No caminho
da roça
Balão não pode mais e isso a gente compreende, até
porque nessa época de seca, basta triscar duas bolas de gude que o mato pega
fogo. Mas bandeirinha de papel de seda colorido não pode faltar em festa
junina, uma tradição milenar apropriada pela igreja Católica de culturas pagãs
que saudavam a chegada do verão do hemisfério norte.
No
mais, tudo anda muito diferente. Tem festa junina por toda a cidade, mas
algumas só merecem esse nome porque acontecem em junho. A maioria delas aboliu
até a fogueira, que sempre foi a marca principal dos arraiais, e essenciais no
friozinho das noites brasilienses.
Também
não pode mais soltar fogos. Tem uma lei que proíbe rojão e foguete com barulho
para não afetar os sensíveis ouvidos dos cachorros, deixando espaço só para
aquela profusão de cores no céu. Compreendo a agonia canina, mas que é uma
coisa muito da sem-graça é. É a sensação de ver cinema mudo hoje. Sem Chaplin e
Keaton.
Traque
ainda é permitido, mas buscapé nem sei se fabrica mais porque se algum deles
encontrar a canela de um incauto vai ter processo na Justiça e chororô. E
cabeça-de-negro deve ter sido cancelada, senão pela periculosidade, pelo nome
que hoje pode ser considerado politicamente incorreto, embora não se saiba que
raça não explode.
Quadrilha
ainda tem, mas mudou também. Ao invés dos anarriês, alavantús e nepadequás, dos
gritos de ‘olha a cobra’ e ‘olha a chuva’, o negócio virou um balé. Os grupos
são ensaiados à exaustão, com piruetas e coreografias sofisticadas, bem
distantes daquela desajeitada bagunça das velhas quadrilhas, onde entrava quem
queria, bastando uma camisa quadriculada, uns remendos na calça e um bigode
pintado com rolha queimada. E um chapéu de palha desfiado.
Tudo
tem que mudar. Mesmo tradições que atravessam séculos são adaptadas, como
aconteceu nas comidinhas juninas. O primeiro estranho nesse ninho foi o
cachorro quente, invenção de um alemão imigrado para os Estados Unidos que
ainda trouxe o ketchup junto e virou até marchinha de carnaval (“Vai toda gente
ao quarteirão/ Pois há linguiça em profusão/ Pra comer com pão”, Lamartine Babo
e Ary Barroso, 1928). Agora tem de tudo: de churrasquinho a pinhão assado, de
empadinha a pepino azedo.
A
música é outra. Os arrasta-pé, vanerões e xotes deram lugar à mixórdia
sertaneja e a indigência do funk; a sanfona foi substituída pelo teclado
eletrônico, zabumba pelo contrabaixo elétrico e o triângulo, coitado, foi
tristemente abandonado.
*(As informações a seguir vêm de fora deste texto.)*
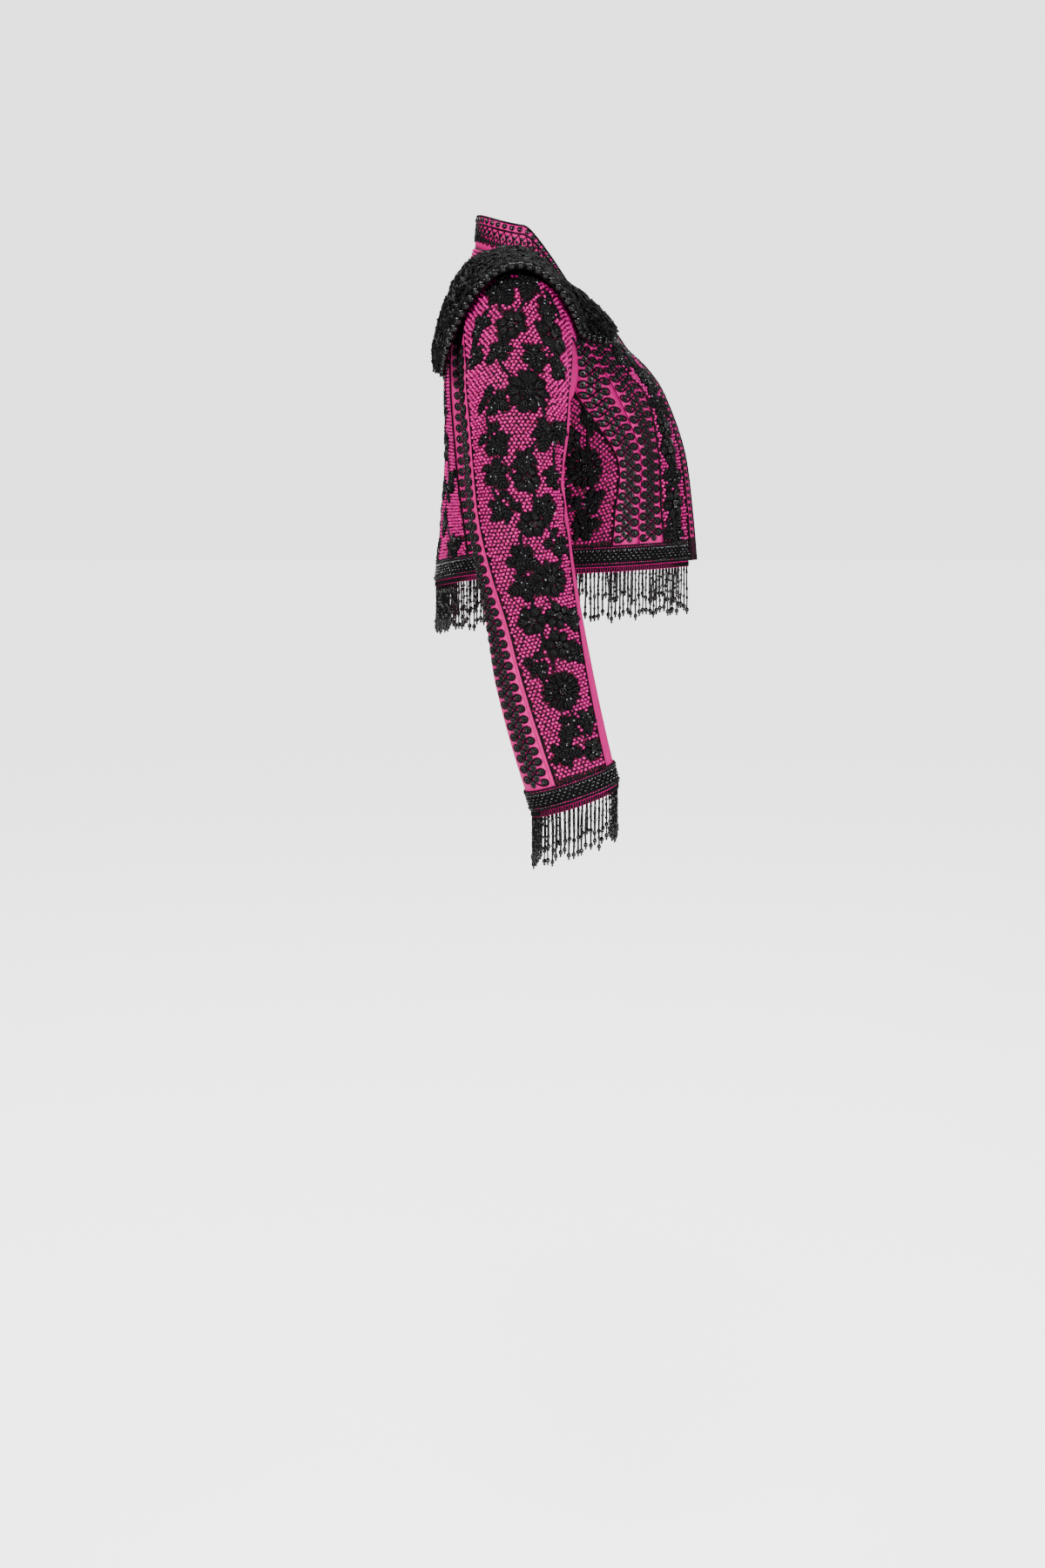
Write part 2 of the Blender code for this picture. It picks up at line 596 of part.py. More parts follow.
def body_panels(add):
    full = panel_steps()
    short = even_steps((ARMHOLE_CORNER, 9))
    back, side_back, side_front = seam("back"), armhole_side("side_back", -1), \
        armhole_side("side_front", 1)
    middle, front, band, edge = seam("middle"), seam("front"), seam("band"), seam("edge")

    def to_neck(_):
        return float(NECK)

    def to_armhole(across):
        level = ARMHOLE_CORNER
        if 0.0 < across < 1.0:
            for _ in range(6):
                low, high = seam("side_back")(level), seam("side_front")(level)
                level = armhole_floor(low + (high - low) * across)
        return min(level, ARMHOLE_CORNER)

    mirrored = [(kind, level, -bearing, size, 180 - turn)
                for kind, level, bearing, size, turn in BACK_MOTIFS if bearing]
    add("back_panel", "pink_lattice",
        cloth_wall(torso_point, 1, lambda level: -back(level), back, to_neck, full, 12,
                   motifs=list(BACK_MOTIFS) + mirrored))
    for side, word in ((-1, "right"), (1, "left")):
        add("side_back_" + word, "pink_satin",
            cloth_wall(torso_point, 1, back, side_back, to_neck, full, 3, side=side))
        add("side_panel_" + word, "pink_lattice",
            cloth_wall(torso_point, 1, seam("side_back"), seam("side_front"), to_armhole,
                       short, 9, motifs=SIDE_MOTIFS, side=side))
        add("side_front_" + word, "pink_satin",
            cloth_wall(torso_point, 1, side_front, middle, to_neck, full, 2, side=side,
                       inner_step=1))
        add("middle_front_" + word, "pink_satin",
            cloth_wall(torso_point, 1, middle, front, to_neck, full, 3, side=side))
        add("front_panel_" + word, "pink_lattice",
            cloth_wall(torso_point, 1, front, band, to_neck, full, 4,
                       motifs=FRONT_MOTIFS, side=side))
        add("front_band_" + word, "pink_satin",
            cloth_wall(torso_point, 1, band, edge, to_neck, full, 1,
                       thickness=WALL + 0.001, side=side))


def sleeves(add):
    steps = even_steps((1.0, 2), (CUFF, 18))
    back_seam, front_seam = sleeve_seam("back_seam"), sleeve_seam("front_seam")

    def to_cuff(_):
        return float(CUFF)

    for side, word in ((-1, "right"), (1, "left")):
        add("upper_sleeve_" + word, "pink_lattice",
            cloth_wall(sleeve_point, -1, back_seam, front_seam, to_cuff, steps, 9,
                       motifs=SLEEVE_MOTIFS, side=side))
        add("under_sleeve_" + word, "pink_satin",
            cloth_wall(sleeve_point, -1, front_seam, sleeve_seam("back_seam", 360.0),
                       to_cuff, steps, 8, side=side, inner_step=1))


def collar(add):
    rows = [row[1:] for row in COLLAR_ROWS]
    stops = [row[0] for row in COLLAR_ROWS]

    def collar_point(level, bearing):
        size = abs(bearing)
        index = max(i for i, stop in enumerate(stops[:-1]) if stop <= size or i == 0)
        part = (size - stops[index]) / (stops[index + 1] - stops[index])
        row = row_at(COLLAR_COLUMNS[1:], rows, index + min(part, 1.0))
        base = torso_point(NECK, bearing)
        inward = Vector((-base.x, -base.y, 0.0)).normalized()
        # where the shoulder lies flat, the collar stands clear of its thickness
        slope = max(surface_normal(torso_point, NECK, abs(bearing), 1).z, 0.0)
        seat = COLLAR_SEAT + (WALL / 2 + COLLAR_SEAT) * slope
        rise = Vector((0.0, 0.0, seat + row["height"] * level))
        return base + rise + inward * (row["lean"] * level)

    reach = COLLAR_ROWS[-1][0]
    add("collar", "pink_satin",
        cloth_wall(collar_point, 1, lambda level: -reach, lambda level: reach,
                   lambda across: 1.0, [0.0, 0.5, 1.0], COLLAR_CELLS))


def shoulder_capes(add, collection):
    def cape_point(level, across):
        rib = row_at(CAPE_COLUMNS, CAPE_RIBS, level)
        inner = Vector((rib["inner_x"], rib["inner_y"], rib["inner_z"]))
        outer = Vector((rib["outer_x"], rib["outer_y"], rib["outer_z"]))
        middle = inner.lerp(outer, across)
        out = Vector((middle.x, middle.y * CAPE_TURN, CAPE_LEAN)).normalized()
        return middle + out * (4 * rib["crown"] * across * (1 - across))

    rows = 2 * CAPE_BEADS
    steps = [index / rows for index in range(rows + 1)]
    corners = []
    faces = []
    for thing in collection.objects:
        if thing.name.startswith(CAPE_SUPPORTS) and not thing.name.endswith("right"):
            faces += [[index + len(corners) for index in face.vertices]
                      for face in thing.data.polygons]
            corners += [vert.co.copy() for vert in thing.data.vertices]
    support = BVHTree.FromPolygons(corners, faces)

    def rise(point, normal, across):
        # how far the cape is lifted to lie over the shoulder and the sleeve head,
        # down on the cloth along its inner edge
        start = point + normal * CAPE_REACH
        distance = support.ray_cast(start, -normal, CAPE_LOOK)[3]
        if distance is None:
            return 0.0
        clearance = 2 * SEAM_GAP + CAPE_CLEARANCE * min(CAPE_CELLS * across, 1.0)
        height = CAPE_REACH - distance + CAPE_WALL / 2 + clearance
        return height if across < CAPE_EDGE else max(0.0, height)

    def crust(across, along):
        cell = round(along * rows)
        if across > 1 - CAPE_EDGE:
            return CAPE_BEAD if cell % 2 else 0.0
        if across > CAPE_EDGE and 0 < cell < rows:
            run, sweep_across = CAPE_LUMP_TURNS
            wave = math.sin(run * cell) * math.cos(sweep_across * across)
            return CAPE_LUMP * (0.5 + 0.9 * wave)
        return 0.0

    for side, word in ((-1, "right"), (1, "left")):
        add("shoulder_cape_" + word, "black_beads",
            cloth_wall(cape_point, 1, lambda level: 0.0, lambda level: 1.0,
                       lambda across: float(len(CAPE_RIBS) - 1), steps,
                       CAPE_CELLS, relief=crust,
                       thickness=CAPE_WALL, side=side, staggered=True, rise=rise))


def hem_trim(add):
    count = round(2 * HEM_BAND_END / HEM_BAND_STEP)

    def frame(bearing):
        sign = -1 if bearing < 0 else 1
        point = torso_point(0.0, abs(bearing))
        out = surface_normal(torso_point, 0.0, abs(bearing), 1)
        up = (torso_point(0.3, abs(bearing)) - point).normalized()
        point = point + out * (WALL / 2 + BAND_CLEARANCE)
        return [Vector((item.x * sign, item.y, item.z)) for item in (point, out, up)]

    bearings = [-HEM_BAND_END + 2 * HEM_BAND_END * index / count for index in range(count + 1)]
    add("hem_band", "black_beads", sweep([frame(bearing) for bearing in bearings],
                                         band_profile(BAND_HEIGHT), False))

    def tape_path(share):
        bearing = HEM_BAND_END * (2 * share - 1)
        sign = -1 if bearing < 0 else 1
        point = torso_point(0.0, abs(bearing))
        point.z -= SEAM_GAP
        near = torso_point(0.0, abs(bearing) + 0.5)
        run = near - torso_point(0.0, abs(bearing) - 0.5)
        out = Vector((-run.y, run.x, 0.0)).normalized() * -1
        return (Vector((point.x * sign, point.y, point.z)),
                Vector((-out.x * sign, -out.y, 0.0)))

    add("hem_fringe", "black_beads", fringe(tape_path, HEM_STRANDS, HEM_FRINGE, False))


def cuff_trim(add):
    count = CUFF_BAND_STEPS
    for side, word in ((-1, "right"), (1, "left")):
        frames = []
        for index in range(count):
            angle = 360.0 * index / count
            point = surface_offset(sleeve_point, CUFF, angle, -1, WALL / 2 + 1.2 * BAND_CLEARANCE)
            out = surface_normal(sleeve_point, CUFF, angle, -1)
            up = (sleeve_point(CUFF - 0.4, angle) - sleeve_point(CUFF, angle)).normalized()
            frames.append([Vector((item.x * side, item.y, item.z))
                           for item in (point, out, up)])
        add("cuff_band_" + word, "black_beads", sweep(frames, band_profile(BAND_HEIGHT), True))

        def tape_path(share, side=side):
            angle = 360.0 * share
            point = sleeve_point(CUFF, angle)
            point.z -= 2 * SEAM_GAP
            run = sleeve_point(CUFF, angle + 1) - sleeve_point(CUFF, angle - 1)
            out = Vector((-run.y, run.x, 0.0)).normalized()
            if out.dot(point - sleeve_point(CUFF, angle + 180)) < 0:
                out.negate()
            return Vector((point.x * side, point.y, point.z)), Vector((out.x * side, out.y, 0.0))

        add("cuff_fringe_" + word, "black_beads",
            fringe(tape_path, CUFF_STRANDS, CUFF_FRINGE, True))


def main():
    clear_scene()
    collection = bpy.data.collections.new("matador_jacket")
    bpy.context.scene.collection.children.link(collection)
    finishes = {name: make_finish(name) for name in FINISHES}

    def add(name, finish, mesh_data):
        return add_object(name, mesh_data, finishes[finish], collection)

    body_panels(add)
    sleeves(add)
    collar(add)
    shoulder_capes(add, collection)
    hem_trim(add)
    cuff_trim(add)


main()
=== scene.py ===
# A matador jacket in fuchsia, worn open: satin panels with scroll braid, padded
# lattice with beaded flowers, bullion shoulder capes, beaded bands and fringe.
import math

import bpy
import numpy as np
from mathutils import Matrix, Vector
from mathutils.bvhtree import BVHTree


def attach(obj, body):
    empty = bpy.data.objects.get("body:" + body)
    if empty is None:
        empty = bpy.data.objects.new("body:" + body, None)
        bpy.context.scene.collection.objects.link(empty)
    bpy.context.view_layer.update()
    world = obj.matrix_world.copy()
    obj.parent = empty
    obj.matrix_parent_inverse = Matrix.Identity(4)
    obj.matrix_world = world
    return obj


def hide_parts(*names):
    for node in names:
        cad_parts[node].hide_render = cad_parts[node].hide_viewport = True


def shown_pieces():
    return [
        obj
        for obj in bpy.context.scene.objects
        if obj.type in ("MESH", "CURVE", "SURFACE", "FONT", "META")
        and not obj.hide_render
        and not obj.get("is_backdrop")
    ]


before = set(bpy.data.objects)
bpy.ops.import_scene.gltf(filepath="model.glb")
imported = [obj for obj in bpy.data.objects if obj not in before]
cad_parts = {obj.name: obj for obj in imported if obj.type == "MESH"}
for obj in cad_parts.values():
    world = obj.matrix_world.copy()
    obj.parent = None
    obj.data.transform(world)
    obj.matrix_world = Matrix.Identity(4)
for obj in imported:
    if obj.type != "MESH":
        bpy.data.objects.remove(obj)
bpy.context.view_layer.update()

dice = np.random.default_rng(11)
upward = np.array([0.0, 0.0, 1.0])
bpy.ops.object.select_all(action="DESELECT")

# the cloth, in metres
cloth = {
    "wall": 0.0022,          # the CAD wall, centred on each surface
    "thickness": 0.0017,     # satin, interlining and lining
    "gap": 0.0003,           # left open at a seam
    "cell": 0.0062,          # size of the shell's faces
    "level": 0.06,           # from one ring to the next, for the folds
    "degree": 0.0026,        # in one degree round, for the folds
}

# rings of the body from the hem up: half width, back y, side y, front y,
# back z, side z, front z, back power, front power
torsoRings = (
    (0.166, 0.1090, -0.015, -0.2260, -0.395, -0.371, -0.3660, 2.4, 1.70),   # hem
    (0.161, 0.1010, -0.013, -0.2140, -0.325, -0.315, -0.3080, 2.4, 1.75),   # waist
    (0.157, 0.0955, -0.010, -0.1966, -0.245, -0.250, -0.2360, 2.4, 1.80),   # bust
    (0.157, 0.0955, -0.002, -0.1729, -0.165, -0.168, -0.1755, 2.4, 1.75),   # underarm
    (0.163, 0.0925, 0.005, -0.1548, -0.108, -0.110, -0.1480, 2.3, 1.60),    # chest
    (0.178, 0.0800, 0.012, -0.1345, -0.054, -0.056, -0.1270, 2.2, 1.30),    # shoulder tip
    (0.122, 0.0680, 0.008, -0.1223, -0.023, -0.042, -0.1110, 2.1, 1.50),    # mid shoulder
    (0.066, 0.0605, 0.004, -0.1145, 0.001, -0.019, -0.0995, 2.0, 1.85),     # neck seam
)
neck = 7.0

# seams as bearings at each ring: 0 centre back, 90 side, 180 centre front
seams = {
    "back": (60, 54, 45, 40, 40, 44, 54, 64),
    "sideBack": (66, 66, 67, 70, 70, 70, 70, 70),
    "sideFront": (118, 121.5, 124.5, 109, 109, 109, 109, 109),
    "middle": (131, 132.5, 136, 129, 119, 110, 104, 110),
    "front": (143, 143.5, 146, 146.5, 133.5, 131, 134, 140),
    "band": (156.8, 158.9, 161, 160.2, 159.2, 157.8, 155.8, 153.5),
    "edge": (161, 163, 165.5, 165, 164.5, 164, 162.5, 162),
}
armhole = {"corner": 3.0, "middle": 3.8, "half": 1.2, "bearing": 89.5,
           "spread": 21.9, "power": 3.0, "twist": 12.0}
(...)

O andamento acelerado transforma tudo numa massa que
apressa o passo do balancê – ouça Sebastiana, com Luan
Estilizado, para entender; ou, pior, Mete um Block Nele, de João
Gomes.
Pescaria
na barraquinha ainda tem, mas pau de sebo ficou no passado, junto com a corrida
de saco, cabra cega e carreira de ovo na colher. Tudo isso pode ser saudosismo,
até porque as pessoas parecem se divertir tanto quanto antes. Mas que ninguém
duvide: receber uma mensagem pelo zap não chega perto da emoção de ser
destinatário de um correio elegante pelo alto falante.